Dictionary entry details
Sense 1
Meaning:
Used as intensifiers
Synonyms:
awful; awfully; frightfully; terribly
Context example:
I'm awful sorry
Domain usage:
colloquialism (a colloquial expression; characteristic of spoken or written communication that seeks to imitate informal speech)
Sense 2
Meaning:
Of a dreadful kind
Synonyms:
awfully; dreadfully; horribly
Context example:
there was a dreadfully bloody accident on the road this morning
Pertainym:
awful (causing fear or dread or terror)
Sense 3
Meaning:
In a terrible manner
Synonyms:
abominably; abysmally; atrociously; awfully; rottenly; terribly
Context example:
she sings terribly
Pertainym:
awful (exceptionally bad or displeasing)
Context examples
But the room was awfully stuffy.
(Dracula, by Bram Stoker)
"Oh," said Dorothy, "I'm awfully sorry for you."
(The Wonderful Wizard of Oz, by L. Frank Baum)
I returned to the inn yard, and, impressed by my remembrance of the face, looked awfully around for it.
(David Copperfield, by Charles Dickens)
It's really awfully good of you to give me a lift.
(The Lost World, by Sir Arthur Conan Doyle)
Little girl, here is a book entitled the 'Child's Guide,' read it with prayer, especially that part containing 'An account of the awfully sudden death of Martha G—, a naughty child addicted to falsehood and deceit.'
(Jane Eyre, by Charlotte Brontë)
It is useless, and the time awfully fails me, to prolong this description; no one has ever suffered such torments, let that suffice; and yet even to these, habit brought—no, not alleviation—but a certain callousness of soul, a certain acquiescence of despair; and my punishment might have gone on for years, but for the last calamity which has now fallen, and which has finally severed me from my own face and nature.
(The Strange Case Of Dr.
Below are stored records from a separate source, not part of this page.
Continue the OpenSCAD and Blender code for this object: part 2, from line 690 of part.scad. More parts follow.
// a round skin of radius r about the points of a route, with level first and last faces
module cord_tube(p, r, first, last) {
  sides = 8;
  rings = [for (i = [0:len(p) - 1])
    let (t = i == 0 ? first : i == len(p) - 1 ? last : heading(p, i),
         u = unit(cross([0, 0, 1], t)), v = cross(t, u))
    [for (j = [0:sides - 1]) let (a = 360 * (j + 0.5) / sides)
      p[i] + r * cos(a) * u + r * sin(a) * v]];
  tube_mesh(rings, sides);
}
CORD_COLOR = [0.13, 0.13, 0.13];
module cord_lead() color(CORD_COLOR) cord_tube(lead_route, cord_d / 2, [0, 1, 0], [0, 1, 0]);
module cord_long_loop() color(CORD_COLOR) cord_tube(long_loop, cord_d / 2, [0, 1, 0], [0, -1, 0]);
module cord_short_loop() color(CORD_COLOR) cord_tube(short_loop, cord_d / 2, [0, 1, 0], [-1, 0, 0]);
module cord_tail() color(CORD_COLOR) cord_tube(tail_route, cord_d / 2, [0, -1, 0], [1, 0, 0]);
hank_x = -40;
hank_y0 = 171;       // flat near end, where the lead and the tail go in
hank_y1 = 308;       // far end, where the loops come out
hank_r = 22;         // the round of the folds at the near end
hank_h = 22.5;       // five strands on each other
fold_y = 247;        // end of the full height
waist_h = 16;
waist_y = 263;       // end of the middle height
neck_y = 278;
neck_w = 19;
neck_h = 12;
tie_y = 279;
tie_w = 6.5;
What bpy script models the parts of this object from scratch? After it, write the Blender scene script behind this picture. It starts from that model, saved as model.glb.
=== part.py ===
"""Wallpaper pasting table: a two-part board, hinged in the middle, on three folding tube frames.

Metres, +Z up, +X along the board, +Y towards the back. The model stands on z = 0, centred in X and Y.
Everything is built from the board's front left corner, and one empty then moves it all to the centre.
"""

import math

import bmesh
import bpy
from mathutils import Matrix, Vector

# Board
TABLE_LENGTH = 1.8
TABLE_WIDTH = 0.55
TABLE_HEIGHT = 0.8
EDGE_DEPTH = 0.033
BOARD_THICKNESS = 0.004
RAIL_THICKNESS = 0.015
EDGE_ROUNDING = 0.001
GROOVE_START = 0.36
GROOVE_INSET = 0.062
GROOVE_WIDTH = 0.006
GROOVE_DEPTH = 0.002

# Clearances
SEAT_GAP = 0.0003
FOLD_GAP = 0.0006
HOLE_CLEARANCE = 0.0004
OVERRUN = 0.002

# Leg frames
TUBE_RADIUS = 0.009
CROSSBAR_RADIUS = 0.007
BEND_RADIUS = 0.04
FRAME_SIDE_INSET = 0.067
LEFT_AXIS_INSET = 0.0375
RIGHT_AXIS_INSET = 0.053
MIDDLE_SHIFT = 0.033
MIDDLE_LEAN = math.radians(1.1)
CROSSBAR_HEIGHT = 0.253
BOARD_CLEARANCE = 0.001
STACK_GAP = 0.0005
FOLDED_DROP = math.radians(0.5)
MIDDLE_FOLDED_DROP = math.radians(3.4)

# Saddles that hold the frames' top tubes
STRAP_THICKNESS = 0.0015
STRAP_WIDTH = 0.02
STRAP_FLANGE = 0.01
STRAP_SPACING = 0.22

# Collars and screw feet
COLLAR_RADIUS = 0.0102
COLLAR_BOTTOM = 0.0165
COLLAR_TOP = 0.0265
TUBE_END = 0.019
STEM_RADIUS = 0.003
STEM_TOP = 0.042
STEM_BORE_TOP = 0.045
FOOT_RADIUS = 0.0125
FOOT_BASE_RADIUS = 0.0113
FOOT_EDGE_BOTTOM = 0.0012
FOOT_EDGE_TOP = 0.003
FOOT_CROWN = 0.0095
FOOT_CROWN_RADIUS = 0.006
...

Jekyll And Mr. Hyde, by Robert Louis Stevenson)
Whenever I've met a man I've been awfully scared; but I just roared at him, and he has always run away as fast as he could go.
(The Wonderful Wizard of Oz, by L. Frank Baum)
He must be awfully old, for his face is all gnarled and twisted like the bark of a tree.
(Dracula, by Bram Stoker)
I'm awfully sorry if I seemed to doubt you.
(The Lost World, by Sir Arthur Conan Doyle)
“He does NOT know it,” Miss Murdstone interposes awfully.